He wasn’t supposed to be there that day.
The coin laundry at 43rd Street and Broadway in West Palm Beach was where his wife worked, but she was tired that July morning. So as a good husband and father should, Aimer David Guillén offered to help.
He would work in her place, he decided, allowing her to stay and spoil their three children with motherly love.
Guillén never came home.
He was plucked from his life at the laundry July 16 and dropped into a country he had fled nine years earlier. Like many others who dare to leave Mexico, Guillén was searching for a better life.
And he found it in America.
“The only thing I have done in this country is work and work,” says Guillén, who lived in West Palm Beach and worked in construction and landscaping jobs. “The only problem is having a Latino-looking face.”
He was arrested, deported and treated like a criminal, he says, though he does not have a record. He is now in Chiapas, Mexico, with his parents, recovering from the nightmare he lived after his arrest.

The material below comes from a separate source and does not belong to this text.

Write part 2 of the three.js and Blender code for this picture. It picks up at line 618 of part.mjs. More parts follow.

That July morning, Guillén recalls, Border Patrol agents entered, demanding to see papers to prove he was in the United States legally.
Guillén had none to give.
He and a Guatemalan man who was washing clothes at the time were shoved into a van, onlookers say, while other customers fled to a nearby church, hoping a place of worship would keep them safe.

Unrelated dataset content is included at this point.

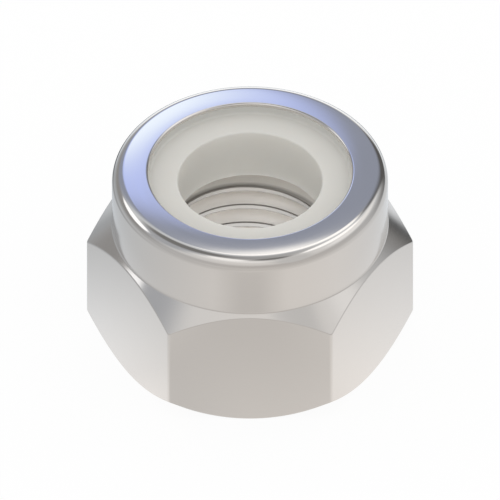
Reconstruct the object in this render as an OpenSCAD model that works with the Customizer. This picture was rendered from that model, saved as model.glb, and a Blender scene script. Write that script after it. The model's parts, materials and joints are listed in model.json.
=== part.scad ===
// Hexagon lock nut M20 with a nylon ring, standing on its bearing face.
// The steel body is one cold formed and tapped piece: a hexagon with a round collar on top, whose
// wall is rolled inwards over the ring. The ring's bore is smaller than the thread, so that a bolt
// that comes up through the thread has to press its own way into the nylon, which stops it turning.
// Lengths are millimetres. Z is the thread's axis, and zero is the middle of the bearing face.

/* [Hexagon] */
// Width across the flats
across_flats = 30; // [29:0.1:34]
// Height of the hexagon, from the bearing face to the foot of the collar
hex_h = 14.5; // [12:0.1:18]
// Diameter of the bearing face
bearing_d = 29.8; // [27:0.1:29.9]
// Slope of the chamfers at both ends of the hexagon, in degrees from the bearing face
chamfer_angle = 45; // [20:1:50]
// Radius along the six upright edges
edge_r = 0.45; // [0.2:0.05:1]

/* [Collar] */
// Height of the whole nut
nut_h = 21.8; // [20.5:0.1:24]
// Outer diameter of the collar
collar_d = 29.2; // [27.5:0.1:29.5]
// Thickness of the collar's wall round the ring
collar_wall = 1.7; // [1:0.1:2]
// Radius of the roll at the top of the collar
roll_r = 1.4; // [0.8:0.05:1.7]
// Width of the lip, from the outside of the collar to the hole inside it
lip_w = 3.85; // [2.8:0.05:4.2]
// Slope of the crowned lip where it runs into the roll, in degrees; at its hole it is level
lip_slope = 6; // [1:0.5:10]
// Thickness of the lip where it leaves the wall
lip_root_t = 1.5; // [1:0.05:2]
// Thickness of the lip at its hole
lip_edge_t = 0.35; // [0.3:0.05:0.8]
// Radius of the lip's upper edge round the hole
lip_edge_r = 0.2; // [0.1:0.05:0.25]

/* [Thread] */
// Nominal diameter of the thread
thread_d = 20; // [18:0.5:20.5]
// Pitch of the thread
pitch = 2.5; // [1:0.25:3]
// Diameter of the countersinks at both ends of the thread
countersink_d = 21; // [20.5:0.1:22]
// Slope of the countersinks, in degrees from the bearing face
countersink_angle = 45; // [25:1:50]

/* [Nylon ring] */
// Depth of the ring's flat top below the top of the lip
ring_recess = 1.3; // [0.8:0.05:2]
// Thickness of the ring from its flat top to its seat
ring_t = 6.05; // [4.5:0.05:6.5]
// Width of the ring, from its bore to its outer edge
ring_w = 5.25; // [4.2:0.05:6]
// Radius of the edges at both ends of the ring's bore
ring_edge_r = 0.2; // [0.1:0.05:0.4]
// Radius at the foot of the ring's rim
ring_foot_r = 0.3; // [0.1:0.05:0.4]
// Clearance between the ring and the collar round it
ring_clearance = 0.02; // [0:0.01:0.1]

/* [Hidden] */
$fn = 180;

// How far a shape runs past what it cuts or joins
overrun = 1;

// Hexagon
sides = 6;
side_angle = 360 / sides;
corner_r = across_flats / 2 / cos(side_angle / 2);
edge_centre_r = corner_r - edge_r / cos(side_angle / 2);
bearing_r = bearing_d / 2;

// Collar, and the pocket in it that holds the ring
collar_r = collar_d / 2;
lip_r = collar_r - lip_w;
pocket_r = collar_r - collar_wall;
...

The men were taken to a detention center in Pompano Beach.
A Border Patrol spokesman could not confirm that agents were at the laundry that day.
At the detention center, Guillén was forced to wear an orange prison jumpsuit. He says he ate only when a guard let him buy chips and soda with the money he had with him when he was detained.
“Some guards are nice people, but others are racist. If they get upset, they scream at you,” he says.
Thirteen days later, Guillén left Pompano Beach in handcuffs and shackles and headed to Krome Detention Center in Miami-Dade County. He slept in a small cell with 60 other Mexicans and was given a piece of bread, a pear and apple juice daily. He did not drink the juice, he said, because there was no bathroom nearby.
In early August, he boarded a plane in handcuffs once again, this time on his way to Texas. There he was placed on a bus and dropped in Mexico City, where he was robbed by a taxi driver while trying to get to Chiapas.
“I do not wish anybody to live what I lived through. Look how they treated me,” Guillén says. “It is not fair that they treat an immigrant like a criminal. They bring you to your homeland like a criminal.”
Nicole Navas, spokeswoman for U.S. Immigration and Customs Enforcement, would not comment on the conditions of the detention centers but said detainees receive a list of whom to call with complaints.
Guillén did not file one, but local immigration attorney Aileen Josephs did. She alleges that Border Patrol agents used racial profiling to detain Guillén and describes the alleged raid in the complaint with the Office for Civil Rights and Civil Liberties of the U.S. Department of Homeland Security.
While Josephs fights for immigrants’ rights, Guillén is in Mexico, trying to plan his new life.
Maybe he could farm, he says, or start his own business.
He patiently awaits his wife’s arrival in December and is happy that his children are now with him.
All of the children, ages, 8, 6 and 4, are American citizens.
Their father worries about them daily and asks himself often whether he has shattered their American dream.
“You can’t sacrifice them for me being undocumented,” Guillén says.
He promises that if they ever want to return to the only place they know as home, Guillén will gladly let them.
But their father says he will not follow.